EASTON -- A Worcester County grand jury has indicted three former employees of a Pocomoke City nursing home in the death of a 91-year-old patient, who investigators think was killed with an unauthorized dose of a powerful morphine-based painkiller.
Former employees Marjorie Karen Alpaugh, 51, of Princess Anne, and Delores Lee Walker, 47, of Fruitland, were charged yesterday with first-degree murder, conspiracy to commit murder, distribution of morphine, conspiracy to distribute morphine and possession of morphine.
The third former employee, Sherrie Lee Agar, 33, of Melfa, Va., was charged with conspiracy to commit murder, distribution of morphine, conspiracy to distribute morphine and possession of morphine.
Maidie Lang Shay died Jan. 29 at Hartley Hall Nursing Home, a well-known facility for the elderly on the Lower Eastern Shore.
Ms. Alpaugh, who come to Hartley Hall less than a year ago as nursing director, has worked at similar nursing homes in the area. Ms. Walker worked there as a staff licensed practical nurse, and Ms. Agar was employed as a registered nurse.
The state medical examiner's office in Baltimore found traces of morphine in tissue samples taken from Mrs.

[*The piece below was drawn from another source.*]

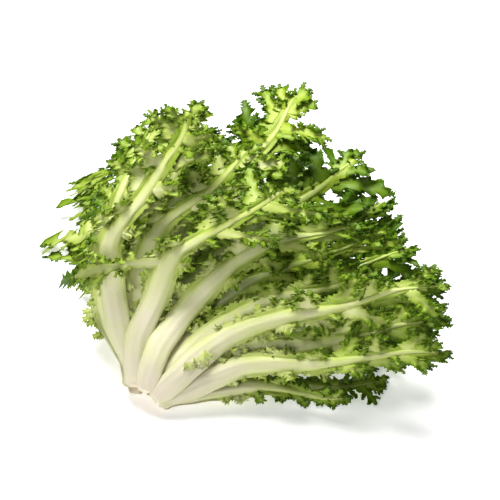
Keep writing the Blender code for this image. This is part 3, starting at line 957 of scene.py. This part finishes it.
def stump_material():
    shading = Shading("stump_flesh")
    shader = shading.nodes["Principled BSDF"]
    shading.put(shader, "Roughness", STUMP_ROUGHNESS)
    parts = shading.node("SeparateXYZ", Vector=shading.attribute("tone"))
    colour = shading.ramp(((0, CUT_COLOUR), (1, RIND_COLOUR)), parts.outputs["X"])
    shading.put(shader, "Base Color", colour)
    return shading.material


def leaf_material(name, stops):
    """A leaf's finish: pale fleshy rib to green frills, with streaks, and light coming through the blade."""
    shading = Shading(name)
    shading.nodes.clear()
    place = shading.node("TexCoord").outputs["Object"]
    tone = shading.node("SeparateXYZ", Vector=shading.attribute("tone"))
    blotch = shading.node("TexNoise", Vector=place, Scale=BLOTCH_SCALE, Detail=BLOTCH_DETAIL)
    stretched = shading.math("MULTIPLY", shading.attribute("grain"), STREAK_PACES, kind="VectorMath")
    streak = shading.node("TexNoise", Vector=stretched, Scale=1, Detail=STREAK_DETAIL)
    # The blotches and the streaks change the tone to either side of the painted one
    middle = -BLOTCH_TONE / 2 - STREAK_TONE / 2
    shift = shading.math("MULTIPLY_ADD", blotch.outputs["Fac"], BLOTCH_TONE, middle)
    lighter = shading.math("MULTIPLY_ADD", tone.outputs["Z"], LIGHT_TONE, shift)
    streaked = shading.math("MULTIPLY_ADD", streak.outputs["Fac"], STREAK_TONE, lighter)
    colour = shading.ramp(stops, shading.math("ADD", tone.outputs["X"], streaked))
    fine = shading.node("TexNoise", Vector=place, Scale=GRAIN_SCALE, Detail=GRAIN_DETAIL)
    rough = shading.math("ADD", fine.outputs["Fac"], streak.outputs["Fac"])
    bump = shading.node("Bump", Strength=BUMP_STRENGTH, Distance=BUMP_DISTANCE, Height=rough)
    shader = shading.node("BsdfPrincipled", Roughness=LEAF_ROUGHNESS, Specular_IOR_Level=LEAF_SPECULAR,
                          Base_Color=colour, Normal=bump.outputs["Normal"])
    glow = shading.node("BsdfTranslucent", Color=colour)
    through = shading.node("MapRange", Value=tone.outputs["Y"], From_Min=0, From_Max=FLESH_FULL,
                           To_Min=BLADE_GLOW, To_Max=FLESH_GLOW)
    mix = shading.node("MixShader", Fac=through.outputs["Result"])
    shading.put(mix, 1, shader.outputs[0])
    shading.put(mix, 2, glow.outputs[0])
    shading.node("OutputMaterial", Surface=mix.outputs[0])
    return shading.material


def linear(colour):
    """A display colour of 0 to 255 as the linear one that shaders take."""
    shares = [c / 255 for c in colour]
    return [c / 12.92 if c <= 0.04045 else ((c + 0.055) / 1.055) ** 2.4 for c in shares]


def leaf_kind(level, fan):
    return "outer" if abs(level) > OUTER_LEVEL or abs(fan) > OUTER_FAN else "inner"


def leaf_green(kind, level, fan):
    lowest, highest = GAP_SHADE_LEVELS
    # Leaves between these levels get a deeper green: painted shade for the gaps between the front leaves
    if lowest < level < highest:
        return GAP_SHADE_GREEN
    return SUNLIT_GREEN if fan < SUNLIT_FAN and kind == "outer" else LEAF_GREEN


def make_leaves():
    """Every leaf as one piece, which takes the place of the leaf's solid."""
    finishes = {
        "outer": leaf_material("outer_leaf_green", OUTER_STOPS),
        "inner": leaf_material("inner_leaf_green", INNER_STOPS),
    }
    counts = {"outer": 0, "inner": 0}
    for level, level_half, rows in LAYERS:
        for fan, length, half_width, pairs in rows:
            kind = leaf_kind(level, fan)
            counts[kind] += 1
            node = f"{kind}_leaf_{counts[kind]:02d}"
            leaf = Leaf(node, level, level_half, fan, length, half_width, pairs)
            skin = Skin()
            add_rib(skin, leaf)
            add_lobes(skin, leaf, leaf_green(kind, level, fan))
            if level > BACK_LEVEL:
                add_stalk_frills(skin, leaf)
            add_small_leaves(skin, leaf)
            piece = skin.piece(f"frilly_{node}", finishes[kind], leaf.in_head)
            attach(piece, "root")
            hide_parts(node)


def make_stage():
    mesh = bpy.data.meshes.new("floor")
    half = FLOOR_SIDE / 2
    corners = [(-half, -half, 0), (half, -half, 0), (half, half, 0), (-half, half, 0)]
    mesh.from_pydata(corners, [], [(0, 1, 2, 3)])
    floor = bpy.data.objects.new("floor", mesh)
    bpy.context.scene.collection.objects.link(floor)
    white = Shading("white_floor")
    shader = white.nodes["Principled BSDF"]
    white.put(shader, "Base Color", (*FLOOR_COLOUR, 1))
    white.put(shader, "Roughness", FLOOR_ROUGHNESS)
    white.put(shader, "Emission Color", (1, 1, 1, 1))
    white.put(shader, "Emission Strength", FLOOR_GLOW)
    mesh.materials.append(white.material)


def make_light(name, place, aim, size, watts):
    lamp = bpy.data.lights.new(name, "AREA")
    lamp.shape = "DISK"
    lamp.size = size
    lamp.energy = watts
    obj = bpy.data.objects.new(name, lamp)
    bpy.context.scene.collection.objects.link(obj)
    obj.location = place
    obj.rotation_euler = (Vector(aim) - Vector(place)).to_track_quat("-Z", "Y").to_euler()


def make_lights():
    world = bpy.data.worlds.new("studio")
    bpy.context.scene.world = world
    world.use_nodes = True
    background = world.node_tree.nodes["Background"]
    background.inputs["Color"].default_value = (1, 1, 1, 1)
    background.inputs["Strength"].default_value = WORLD_STRENGTH
    for name, place, aim, size, watts in LIGHTS:
        make_light(name, place, aim, size, watts)


def make_camera():
    target = Vector(APEX + TARGET_FROM_APEX)
    lens = bpy.data.cameras.new("camera")
    lens.angle = CAMERA_ANGLE
    camera = bpy.data.objects.new("camera", lens)
    bpy.context.scene.collection.objects.link(camera)
    back = Vector(VIEWER)
    camera.location = target + back * CAMERA_DISTANCE
    camera.rotation_euler = back.to_track_quat("Z", "Y").to_euler()
    bpy.context.scene.camera = camera


make_camera()
make_stage()
make_lights()
make_stump()
make_leaves()
bpy.context.scene.view_settings.view_transform = "Standard"
bpy.context.scene.view_settings.gamma = PICTURE_GAMMA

Shay's remains after investigations by nursing home officials and police raised questions about the cause of her death.
Her remains were exhumed from a small cemetery outside Pocomoke City Feb. 20 after Hartley Hall administrators, responding to rumors that the patient had been the victim of a mercy killing, discovered prescription drugs improperly stored in the nursing home director's office.
Mrs. Shay was described as a terminally ill patient when she arrived at Hartley Hall, but was not in pain and therefore not prescribed morphine or any other painkiller, according to facility officials.
Ms. Alpaugh, who Hartley Hall officials said quit her job just hours after a search of her office turned up the drugs -- including the morphine-based Roxanol -- in a manila envelope, soon hired Salisbury lawyer James V. Anthenelli.
The Worcester County grand jury met all day Wednesday in Snow Hill before the indictments were returned.
Hartley Hall administrators invited families of patients to come to the nursing home yesterday to ask questions about the investigation, according to Louis Huber, president of Housing and Health Services Inc., the Baltimore firm that manages the 39-year-old facility.
Mr. Huber said patients and their families will meet again today to discuss the latest developments in the case.
Hartley Hall administrators, who have scheduled a news conference in Pocomoke City today, have insisted that the Shay death is an isolated case and that the home's patients have no reason to worry.